I can’t say that I myself feel very strongly about fare evasion, as far as urban issues go. But I do feel that it is an offense, however small, against a kind of order. It honestly doesn’t really occur to me to ask whether it harms anybody. Or, if I were to embrace that framing from my conservative-leaning perspective, violating the social order or the principle of paying for what you are required to pay for is a kind of harm.
Is wading in a memorial pool the same sort of offense against order as fare evasion? Does it have the potential to harm anyone the way speeding does? What are the residents of a city supposed to do to cool off? Did our boys bleed and die in 1944 so that children in 2023 could sit in 100-degree weather and stare at cool flowing water? A prohibition on wading is tantamount to arguing that people should be hot and uncomfortable—a secularized version of the Catholic idea of “offer it up.” It is, after all, a smaller cross than Jesus bore. But is that actually an operating principle in the real world?
And what of the veterans? Unfortunately, I don’t know any World War II veterans. What, exactly, are they—and the people who remember or knew them well—trying to communicate when they express shock and hurt at people enjoying the water today? What bit of cultural knowledge has simply been lost to a 20- or 30-something like me?

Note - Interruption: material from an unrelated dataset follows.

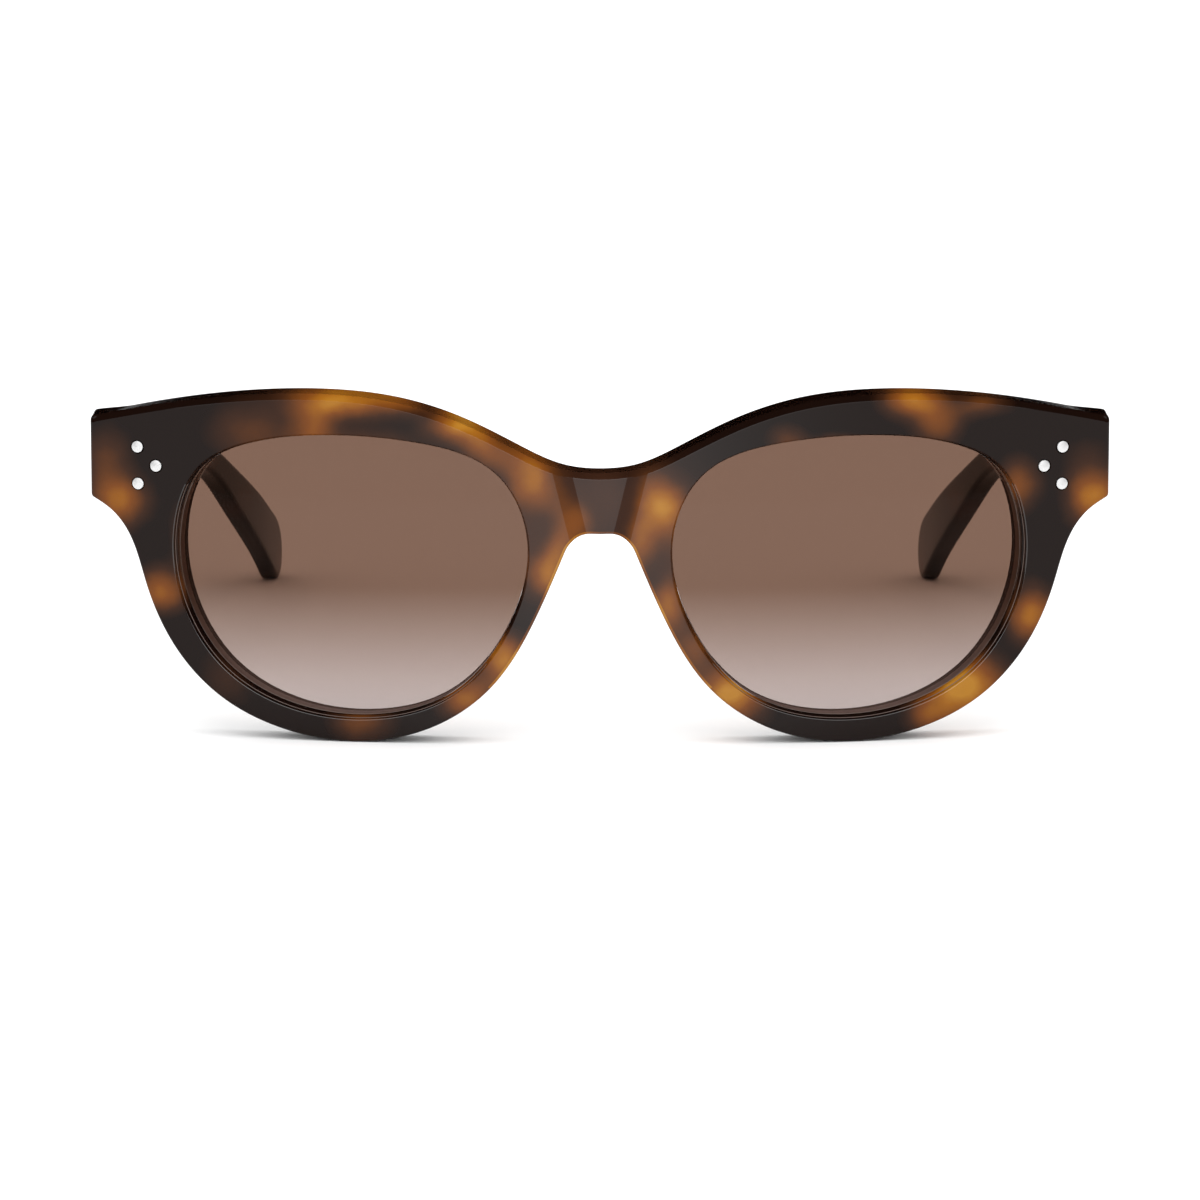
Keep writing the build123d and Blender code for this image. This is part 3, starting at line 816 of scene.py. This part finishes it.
class EYEWEAR_OT_front(bpy.types.Operator):
    """Builds the bent acetate front, with its bridge facets and rivet recesses"""
    bl_idname = "eyewear.front"
    bl_label = "Front"

    def execute(self, context):
        sizes = context.scene.front_sizes
        recess, chamfer, radius = sizes.recess / MM, sizes.chamfer / MM, sizes.face_radius / MM
        brow = brow_curve()
        gap = below_brow(brow)
        steps = [chamfer - SLANT_LINE, chamfer + SLANT_LINE]
        outline, facet_spots, slant_spots = front_outline(sizes.half_width / MM), [], []
        for step in steps:
            outline, marks = with_crossings(outline, lambda x, z: gap(x, z) - step)
            slant_spots.append(tuple(outline[marks[0]]))
        for reach in (RECESS_OUTER, RECESS_INNER):
            outline, marks = with_crossings(outline, lambda x, z: x - facet_line(reach, z), RECESS_LIMIT)
            facet_spots += [tuple(outline[k]) for k in marks]
        index = {tuple(q): k for k, q in enumerate(outline)}
        outer_top, outer_low, inner_top, inner_low = marks = [index[q] for q in facet_spots]
        slant = [max(0.0, 1 - max(0.0, x - SLANT_END) / SLANT_FADE) if gap(x, z) < SLANT_NEAR else 0.0
                 for x, z in outline]
        edges = [Edge(outline, False, sizes.edge_round / MM, marks=marks, slant=np.array(slant) * math.pi / 4,
                      bands=NOTCH_STRIPS, shown=lambda line, normals: (
                          (line[:, 0] < NOTCH_REACH) & (line[:, 1] > NOTCH_LOW) & (line[:, 1] < NOTCH_HIGH))),
                 Edge(smooth_curve(APERTURE, closed=True)[:-1], True, OPENING_ROUND, is_hole=True,
                      wall=OPENING_WALL, bands=OPENING_STRIPS,
                      shown=lambda line, normals: normals @ OPENING_SEEN > SEEN_LEAST)]
        lean = math.asin(RIVET_GROUP[0] / radius)
        for along, up in RIVET_SPOTS:
            edges.append(rivet_recess(radius * math.sin(lean + along / radius), RIVET_GROUP[1] + up))

        def sunk(u, v):
            far, near = facet_line(RECESS_OUTER, v), facet_line(RECESS_INNER, v)
            panel = recess * min(1.0, max(0.0, (far - abs(u)) / (far - near)))
            return panel + min(chamfer, max(0.0, chamfer - gap(u, v)))

        creases = []
        for reach, top, low in ((RECESS_OUTER, outer_top, outer_low), (RECESS_INNER, inner_top, inner_low)):
            heights = np.linspace(outline[top][1], outline[low][1], FACET_POINTS)[1:-1]
            creases.append((top, low, [(facet_line(reach, z), z) for z in heights], True))
        slopes = np.gradient(brow[:, 1], brow[:, 0])
        for step, mark in zip(steps, slant_spots):
            spots = [(x, z - step * math.hypot(1, slope)) for (x, z), slope in zip(brow, slopes)
                     if x < mark[0] - LINE_CLEAR]
            creases.append((None, index[mark], spots, True))
        mesh = Plate(edges, lambda u, v, depth: on_face(u * MM, v * MM, depth * MM), sizes.thickness / MM,
                     sunk, creases).build()
        add_mirror_image(mesh)
        obj = finish_mesh(mesh, "front_sheet", [
            acetate("front_acetate"), acetate("polished_rounding", polished=True),
            # The lens seat finish is painted light on the shaded ledge behind the lens.
            # The lit edge finish is a painted glow on the thin edge by the nose.
            matt("lens_seat_painted_light", sizes.seat_painted_light, GROUND_ROUGHNESS), acetate("lit_edge", glow=sizes.painted_edge_glow)])
        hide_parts("front_frame")
        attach(obj, "front")
        return {"FINISHED"}


def lens_depth(x, z, inset):
    """Depth behind the face, square to it, at which the lens's sphere lies."""
    sizes = bpy.context.scene.lens_sizes
    middle = on_face(LENS_CENTRE[0] * MM, LENS_CENTRE[1] * MM, sizes.set_back + sizes.radius)
    start = on_face(x, z, 0.0)
    inward = (on_face(x, z, MM) - start).normalized()
    arm = start - middle
    half = arm.dot(inward)
    return -half - math.sqrt(half ** 2 - arm.length_squared + (sizes.radius - inset) ** 2)


def lens_mesh(sizes):
    """Left lens as two spherical faces of rings round the middle, joined by an edge."""
    rim = Edge(smooth_curve(APERTURE, closed=True, pitch=1.0)[:-1], True, 0.0, is_hole=True)
    loop = rim.inset(-sizes.edge_gap / MM)
    middle = np.array(LENS_CENTRE)
    shares = [k / LENS_RINGS for k in range(1, LENS_RINGS + 1)]
    mesh = bmesh.new()
    outer_rings = []
    for inset, flip in ((0.0, False), (sizes.thickness, True)):
        def spot(q):
            x, z = q[0] * MM, q[1] * MM
            return mesh.verts.new(on_face(x, z, lens_depth(x, z, inset)))
        hub = spot(middle)
        previous = None
        for share in shares:
            ring = [spot(middle + (q - middle) * share) for q in loop]
            for k in range(len(ring)):
                n = (k + 1) % len(ring)
                corners = [hub, ring[k], ring[n]] if previous is None else [
                    previous[k], ring[k], ring[n], previous[n]]
                mesh.faces.new(corners[::-1] if flip else corners)
            previous = ring
        outer_rings.append(previous)
    front, back = outer_rings
    for k in range(len(front)):
        n = (k + 1) % len(front)
        mesh.faces.new([front[k], back[k], back[n], front[n]]).material_index = 1
        for a, b in ((front[k], front[n]), (back[k], back[n])):
            mesh.edges.get((a, b)).smooth = False
    return mesh


class EYEWEAR_OT_lenses(bpy.types.Operator):
    """Builds the two tinted lenses"""
    bl_idname = "eyewear.lenses"
    bl_label = "Lenses"

    def execute(self, context):
        sizes = context.scene.lens_sizes
        finishes = [lens_tint(), matt("lens_ground_edge", sizes.ground, GROUND_ROUGHNESS)]
        for side in SIDES:
            obj = finish_mesh(lens_mesh(sizes), f"lens_glass_{side}", finishes, side, level=False)
            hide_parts(f"lens_{side}")
            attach(obj, "front")
        return {"FINISHED"}


def pad_mesh(sizes, rows=28, around=32):
    """Left nose pad: rings along the rim's flank, full in the middle and glued to the front's back."""
    top, bottom = Vector(sizes.top), Vector(sizes.bottom)
    glued = bpy.context.scene.front_sizes.thickness - PAD_SINK
    mesh = bmesh.new()
    rings = []
    for i in range(rows + 1):
        t = math.sin(math.pi / 2 * (-1 + 2 * i / rows))
        swell = math.sqrt(max(0.0, 1 - abs(t) ** PAD_FULLNESS)) + PAD_BLUNT
        middle = (top + bottom) / 2 + (bottom - top) / 2 * t
        foot = on_face(middle[0], middle[1], glued)
        ring = []
        for k in range(around):
            a = 2 * math.pi * k / around
            back = max(0.0, math.sin(a)) ** PAD_ARCH * sizes.stand * swell
            ring.append(mesh.verts.new(foot + Vector((math.cos(a) * sizes.half_width * swell, back, 0))))
        rings.append(ring)
    for a, b in zip(rings[:-1], rings[1:]):
        band(mesh, a, b)
    for ring in (rings[0], rings[-1]):
        mesh.faces.new(ring)
    return mesh


class EYEWEAR_OT_pads(bpy.types.Operator):
    """Builds the two nose pads behind the rims"""
    bl_idname = "eyewear.pads"
    bl_label = "Nose pads"

    def execute(self, context):
        finishes = [acetate("pad_acetate")]
        for side in SIDES:
            obj = finish_mesh(pad_mesh(context.scene.pad_sizes), f"pad_{side}", finishes, side, level=False)
            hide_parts(f"nose_pad_{side}")
            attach(obj, "front")
        return {"FINISHED"}


def temple_bend():
    """Function from a temple's side view and depth to the row frame."""
    front, sizes = bpy.context.scene.front_sizes, bpy.context.scene.temple_sizes
    plan = smooth_curve(TEMPLE_PLAN)
    reach = (front.face_radius - front.thickness - sizes.end_gap) / MM
    radius = front.face_radius / MM

    def bend(u, v, depth):
        thin = min(1.0, max(0.0, (u - THINS_FROM) / THINS_OVER)) * (1 - sizes.tip_thickness / sizes.thickness)
        x = float(np.interp(u, plan[:, 0], plan[:, 1])) - depth * (1 - thin)
        fade = max(0.0, 1 - (u - temple_start()) / END_FADE)
        end = radius - math.sqrt(reach ** 2 - x ** 2)
        y = u + (end - temple_start()) * fade * fade
        return Vector((x * MM, front_plane() + y * MM, v * MM))

    return bend


def temple_start():
    """Y of the outer corner of a temple's front end, back from the bridge."""
    front, sizes = bpy.context.scene.front_sizes, bpy.context.scene.temple_sizes
    reach = front.face_radius - front.thickness - sizes.end_gap
    return (front.face_radius - math.sqrt(reach ** 2 - front.half_width ** 2)) / MM


def temple_outline():
    """Closed side view of a temple, clockwise from a spot on its upper line."""
    start = temple_start()
    top = smooth_curve(TEMPLE_TOP)
    bottom = smooth_curve(TEMPLE_BOTTOM)
    tip = smooth_curve([TEMPLE_TOP[-1]] + TEMPLE_TIP + [TEMPLE_BOTTOM[0]],
                       start=(top[-1] - top[-2]) / np.linalg.norm(top[-1] - top[-2]),
                       end=(bottom[1] - bottom[0]) / np.linalg.norm(bottom[1] - bottom[0]))
    upper = np.array([start, np.interp(start, top[:, 0], top[:, 1])])
    lower = np.array([start, np.interp(start, bottom[::-1, 0], bottom[::-1, 1])])
    top, bottom = [line[line[:, 0] > start + END_CLEAR] for line in (top, bottom)]
    around = np.vstack([top[TEMPLE_FIRST:], tip[1:-1], bottom, [lower]])
    end = evenly(np.array([lower, upper]), SEAM_PITCH)
    return chain_with_rounds([around, end, np.vstack([[upper], top[:TEMPLE_FIRST]])], TEMPLE_CORNER_ROUND)


class EYEWEAR_OT_temples(bpy.types.Operator):
    """Builds the two temples, with the recesses round their rivets"""
    bl_idname = "eyewear.temples"
    bl_label = "Temples"

    def execute(self, context):
        sizes = context.scene.temple_sizes
        edges = [Edge(temple_outline(), True, sizes.edge_round / MM)]
        for number in (1, 2):
            low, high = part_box(f"temple_rivet_{number}_left")
            centre = ((low[1] + high[1]) / 2 - front_plane(), (low[2] + high[2]) / 2)
            edges.append(rivet_recess(centre[0] / MM, centre[1] / MM))
        for side in SIDES:
            mesh = Plate(edges, temple_bend(), sizes.thickness / MM).build()
            finishes = [acetate(f"temple_acetate_{side}", temple=True)]
            obj = finish_mesh(mesh, f"temple_sheet_{side}", finishes, side)
            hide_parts(f"temple_{side}")
            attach(obj, f"temple_{side}_arm")
        return {"FINISHED"}


class EYEWEAR_OT_metalwork(bpy.types.Operator):
    """Finishes the rivets, hinge leaves, screws and core wires"""
    bl_idname = "eyewear.metalwork"
    bl_label = "Metalwork"

    def execute(self, context):
        finishes = {
            "rivet": metal("polished_rivet", (0.78, 0.78, 0.78), 0.50),
            "leaf": metal("satin_hinge", (0.72, 0.70, 0.66), 0.26, brushed=True),
            "screw": metal("turned_screw", (0.80, 0.80, 0.80), 0.20),
            "core": metal("rolled_core", (0.66, 0.63, 0.58), 0.30, brushed=True)}
        for name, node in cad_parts.items():
            for word, material in finishes.items():
                if word in name:
                    for slot in node.material_slots:
                        slot.material = material
        return {"FINISHED"}


# -------- stage

STAGE_WHITE, STAGE_ROUGHNESS = (0.93, 0.93, 0.93), 0.9
FLOOR_REACH, FLOOR_DROP = 8, 0.00005  # metres from the middle, and below the front
SENSOR_WIDTH = 36  # millimetres


def area_light(name, power, width, height, place, aim=(0, 0, 0)):
    """Soft rectangular light at a place, facing a point."""
    data = bpy.data.lights.new(name, "AREA")
    data.shape = "RECTANGLE"
    data.size, data.size_y = width, height
    data.energy = power
    obj = add_object(name, data)
    obj.location = place
    obj.rotation_euler = (Vector(aim) - Vector(place)).to_track_quat("-Z", "Y").to_euler()
    return obj


class EYEWEAR_OT_stage(bpy.types.Operator):
    """Lays the pale floor and sets the lights and the camera"""
    bl_idname = "eyewear.stage"
    bl_label = "Stage"

    def execute(self, context):
        studio = context.scene.studio_settings
        sheet = bmesh.new()
        bmesh.ops.create_grid(sheet, x_segments=8, y_segments=8, size=FLOOR_REACH)
        obj = finish_mesh(sheet, "floor", [matt("stage_white", STAGE_WHITE, STAGE_ROUGHNESS)], level=False)
        obj.location.z = -FLOOR_DROP
        world = bpy.data.worlds.new("studio")
        world.use_nodes = True
        background = world.node_tree.nodes["Background"]
        background.inputs["Color"].default_value = (1, 1, 1, 1)
        background.inputs["Strength"].default_value = studio.sky
        world.cycles_visibility.glossy = False
        context.scene.world = world
        key = area_light("key", studio.key_power, width=1.6, height=1.6, place=(0, -0.35, 1.5))
        key.visible_glossy = False
        card = area_light("card", studio.card_power, width=2.4, height=1.2, place=(0, -1.35, 0.95),
                          aim=(0, 0, 0.02))
        card.visible_diffuse = False
        aim = Vector((0, front_plane(), studio.camera_aim))
        rise = studio.camera_rise
        camera_data = bpy.data.cameras.new("camera")
        camera_data.lens = studio.focal_length
        camera_data.sensor_width = SENSOR_WIDTH
        camera = add_object("camera", camera_data)
        camera.location = aim + studio.camera_distance * Vector((0, -math.cos(rise), math.sin(rise)))
        camera.rotation_euler = (math.pi / 2 - rise, 0, 0)
        context.scene.camera = camera
        context.scene.view_settings.view_transform = "Standard"
        return {"FINISHED"}


class EYEWEAR_PT_panel(bpy.types.Panel):
    """Lists the pieces and their settings"""
    bl_idname = "EYEWEAR_PT_panel"
    bl_label = "Cat Eye Sunglasses"
    bl_space_type = "VIEW_3D"
    bl_region_type = "UI"
    bl_category = "Eyewear"

    def draw(self, context):
        for operator in OPERATORS:
            self.layout.operator(operator.bl_idname)
        for name in SETTINGS:
            group = getattr(context.scene, name)
            box = self.layout.box()
            for key in group.__annotations__:
                box.prop(group, key)


SETTINGS = {"front_sizes": FrontSizes, "lens_sizes": LensSizes, "pad_sizes": PadSizes,
            "temple_sizes": TempleSizes, "rivet_sizes": RivetSizes, "acetate_finish": AcetateFinish,
            "studio_settings": StudioSettings}
OPERATORS = (EYEWEAR_OT_front, EYEWEAR_OT_lenses, EYEWEAR_OT_pads, EYEWEAR_OT_temples,
             EYEWEAR_OT_metalwork, EYEWEAR_OT_stage)
CLASSES = (*SETTINGS.values(), *OPERATORS, EYEWEAR_PT_panel)


def register():
    for kind in CLASSES:
        bpy.utils.register_class(kind)
    for name, group in SETTINGS.items():
        setattr(bpy.types.Scene, name, PointerProperty(type=group))


def unregister():
    for name in SETTINGS:
        delattr(bpy.types.Scene, name)
    for kind in reversed(CLASSES):
        bpy.utils.unregister_class(kind)


def main():
    register()
    for step in ("front", "lenses", "pads", "temples", "metalwork", "stage"):
        getattr(bpy.ops.eyewear, step)()


if __name__ == "__main__":
    main()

But that’s where I started, isn’t it? Here’s where I’ll end: There is no inherent reason why it should be the case that the people who fiercely honor the sacrifice of our veterans are also, statistically, the same people who look askance at cities. And there is no reason why the people who champion cities should be flippant about such civic concerns. These are not at odds, but accidents of American politics create that appearance. If honoring your past and building your future are mutually exclusive, nobody comes out on top.